The records below are to be quoted in full; please keep every word exact.

→ TASK MATERIAL
^^^^
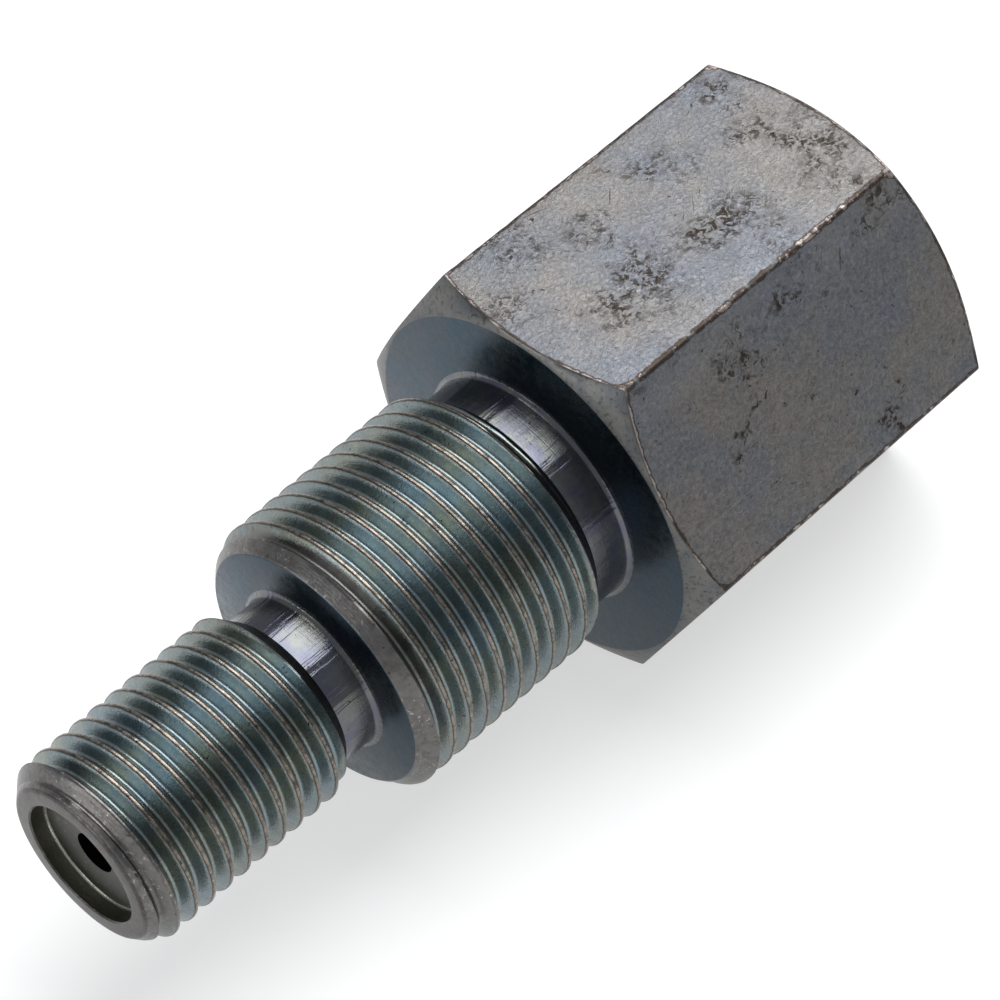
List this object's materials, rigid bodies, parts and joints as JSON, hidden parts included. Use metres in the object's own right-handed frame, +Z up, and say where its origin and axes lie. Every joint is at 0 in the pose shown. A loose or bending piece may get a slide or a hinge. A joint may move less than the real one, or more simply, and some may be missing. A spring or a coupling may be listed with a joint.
{
  "type": "hydraulic test point coupling",
  "caption": "Turned steel coupling with a small male thread and orifice recess, a larger male stud thread, and a hexagon body with a female port.",
  "frame": {"origin": "centre of the tip face, at the mouth of the recess", "axes": "+X along the axis from the tip face to the port face, +Z up; the coupling lies on one flat of its hexagon"},
  "size_m": [0.068, 0.031, 0.027],
  "materials": {
    "plated_steel": "zinc plated and passivated steel, satin, with polished turned faces and tarnished thread crests"
  },
  "bodies": {
    "root": {"coupling_body": "plated_steel"}
  },
  "joints": []
}
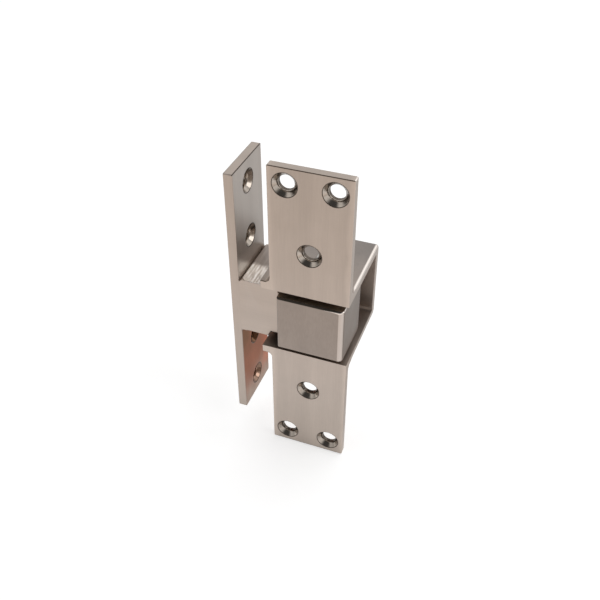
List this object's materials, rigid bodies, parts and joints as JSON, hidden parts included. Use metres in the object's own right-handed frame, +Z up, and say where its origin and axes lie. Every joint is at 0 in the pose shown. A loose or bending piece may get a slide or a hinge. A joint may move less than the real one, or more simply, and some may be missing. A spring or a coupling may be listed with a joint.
{
  "type": "pivot hinge",
  "caption": "Pocket pivot hinge: a jamb plate carries a welded arm and knuckle, and a cast door leaf swings about the knuckle on an upright pin.",
  "frame": {"origin": "centre of the jamb plate's mounting face", "axes": "+X out of the jamb plate towards the door, +Y from the door leaf's screw face towards its pocket, +Z up along the pivot pin; the door stands open at 90 degrees"},
  "size_m": [0.0604, 0.0496, 0.1642],
  "materials": {
    "satin_stainless": "satin, fine upright grain",
    "sawn_stainless": "sawn and ground, unpolished",
    "weld_bead": "welded, ground flush",
    "pin_steel": "ground",
    "ring_steel": "dark spring steel",
    "bearing_bronze": "sintered, oiled"
  },
  "bodies": {
    "jamb_side": {"jamb_plate": "satin_stainless", "pivot_arm": "sawn_stainless", "knuckle_block": "satin_stainless", "weld_plate_front": "weld_bead", "weld_plate_rear": "weld_bead", "weld_plate_bottom": "weld_bead", "weld_knuckle_front": "weld_bead", "weld_knuckle_rear": "weld_bead", "weld_knuckle_bottom": "weld_bead", "upper_bushing": "bearing_bronze", "lower_bushing": "bearing_bronze", "upper_thrust_washer": "pin_steel", "lower_thrust_washer": "pin_steel"},
    "door_side": {"door_leaf": "satin_stainless", "pivot_pin": "pin_steel", "retaining_ring": "ring_steel"}
  },
  "joints": [
    {"name": "door_swing", "type": "hinge", "parent": "jamb_side", "child": "door_side", "pos_m": [0.0421, 0.0024, 0], "axis": [0, 0, 1], "range_deg": [-90, 15]}
  ]
}
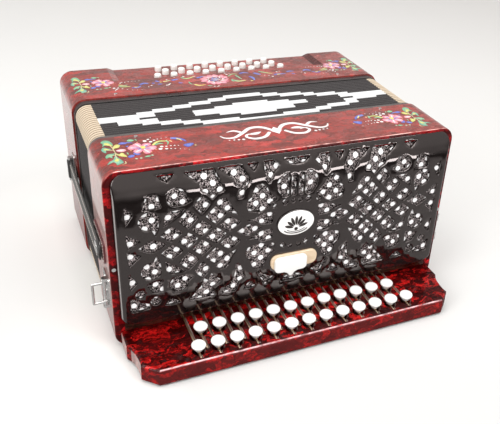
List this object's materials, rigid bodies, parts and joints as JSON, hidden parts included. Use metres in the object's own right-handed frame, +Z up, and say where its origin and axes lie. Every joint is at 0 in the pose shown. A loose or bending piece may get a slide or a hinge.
^^^^
→ SOLVED EXERCISE
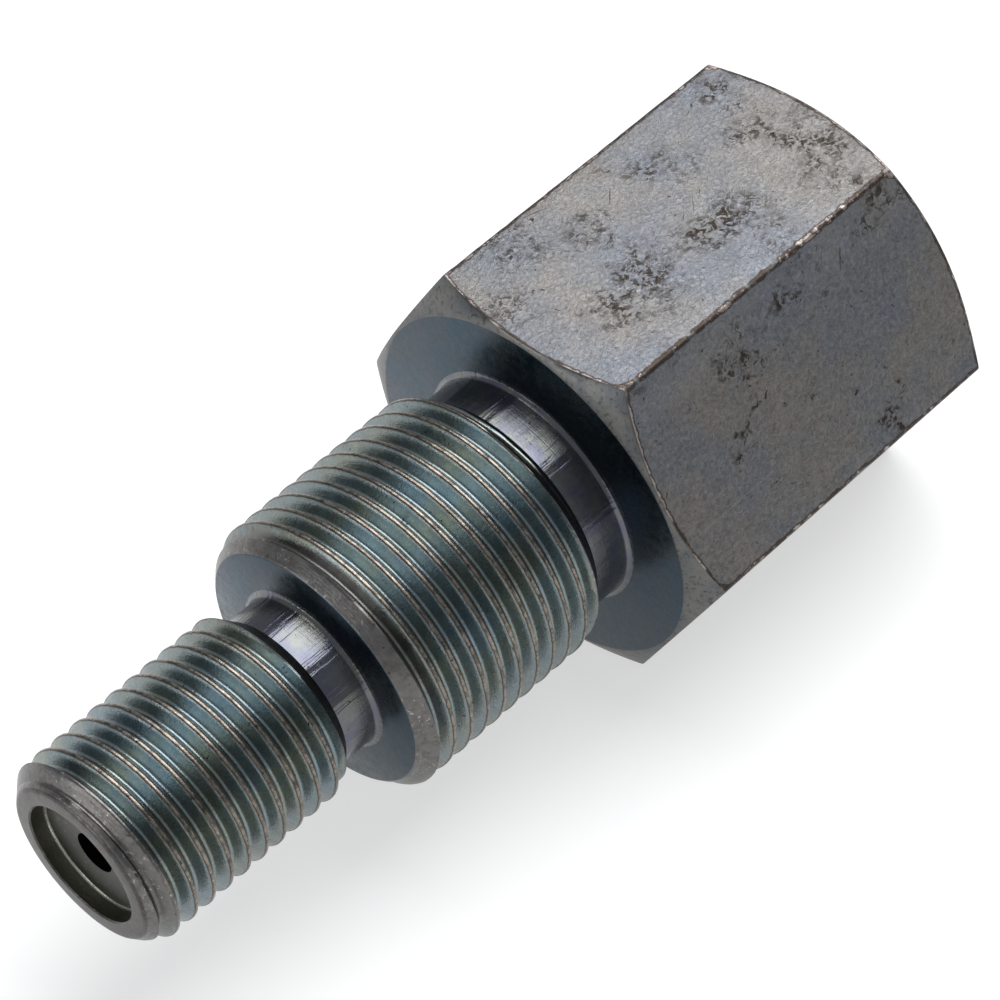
List this object's materials, rigid bodies, parts and joints as JSON, hidden parts included. Use metres in the object's own right-handed frame, +Z up, and say where its origin and axes lie. Every joint is at 0 in the pose shown. A loose or bending piece may get a slide or a hinge. A joint may move less than the real one, or more simply, and some may be missing. A spring or a coupling may be listed with a joint.
{
  "type": "hydraulic test point coupling",
  "caption": "Turned steel coupling with a small male thread and orifice recess, a larger male stud thread, and a hexagon body with a female port.",
  "frame": {"origin": "centre of the tip face, at the mouth of the recess", "axes": "+X along the axis from the tip face to the port face, +Z up; the coupling lies on one flat of its hexagon"},
  "size_m": [0.068, 0.031, 0.027],
  "materials": {
    "plated_steel": "zinc plated and passivated steel, satin, with polished turned faces and tarnished thread crests"
  },
  "bodies": {
    "root": {"coupling_body": "plated_steel"}
  },
  "joints": []
}
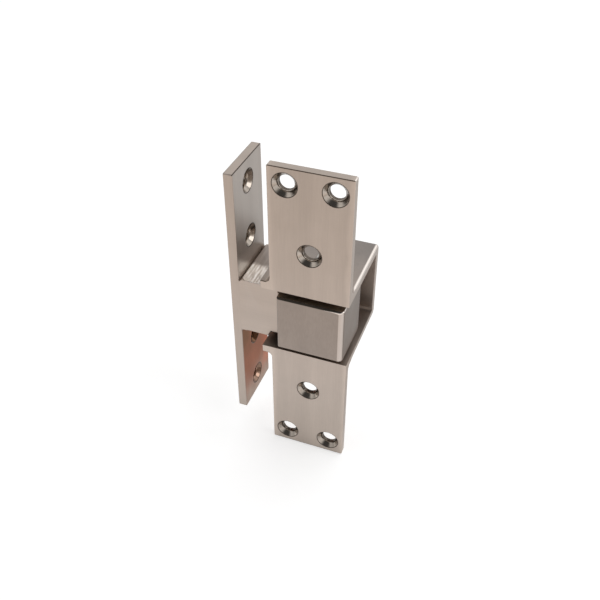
List this object's materials, rigid bodies, parts and joints as JSON, hidden parts included. Use metres in the object's own right-handed frame, +Z up, and say where its origin and axes lie. Every joint is at 0 in the pose shown. A loose or bending piece may get a slide or a hinge. A joint may move less than the real one, or more simply, and some may be missing. A spring or a coupling may be listed with a joint.
{
  "type": "pivot hinge",
  "caption": "Pocket pivot hinge: a jamb plate carries a welded arm and knuckle, and a cast door leaf swings about the knuckle on an upright pin.",
  "frame": {"origin": "centre of the jamb plate's mounting face", "axes": "+X out of the jamb plate towards the door, +Y from the door leaf's screw face towards its pocket, +Z up along the pivot pin; the door stands open at 90 degrees"},
  "size_m": [0.0604, 0.0496, 0.1642],
  "materials": {
    "satin_stainless": "satin, fine upright grain",
    "sawn_stainless": "sawn and ground, unpolished",
    "weld_bead": "welded, ground flush",
    "pin_steel": "ground",
    "ring_steel": "dark spring steel",
    "bearing_bronze": "sintered, oiled"
  },
  "bodies": {
    "jamb_side": {"jamb_plate": "satin_stainless", "pivot_arm": "sawn_stainless", "knuckle_block": "satin_stainless", "weld_plate_front": "weld_bead", "weld_plate_rear": "weld_bead", "weld_plate_bottom": "weld_bead", "weld_knuckle_front": "weld_bead", "weld_knuckle_rear": "weld_bead", "weld_knuckle_bottom": "weld_bead", "upper_bushing": "bearing_bronze", "lower_bushing": "bearing_bronze", "upper_thrust_washer": "pin_steel", "lower_thrust_washer": "pin_steel"},
    "door_side": {"door_leaf": "satin_stainless", "pivot_pin": "pin_steel", "retaining_ring": "ring_steel"}
  },
  "joints": [
    {"name": "door_swing", "type": "hinge", "parent": "jamb_side", "child": "door_side", "pos_m": [0.0421, 0.0024, 0], "axis": [0, 0, 1], "range_deg": [-90, 15]}
  ]
}
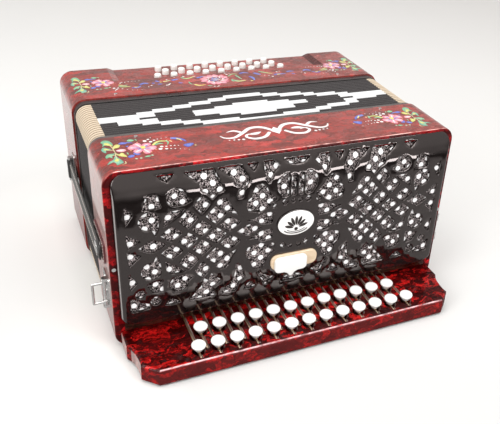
List this object's materials, rigid bodies, parts and joints as JSON, hidden parts included. Use metres in the object's own right-handed frame, +Z up, and say where its origin and axes lie. Every joint is at 0 in the pose shown. A loose or bending piece may get a slide or a hinge.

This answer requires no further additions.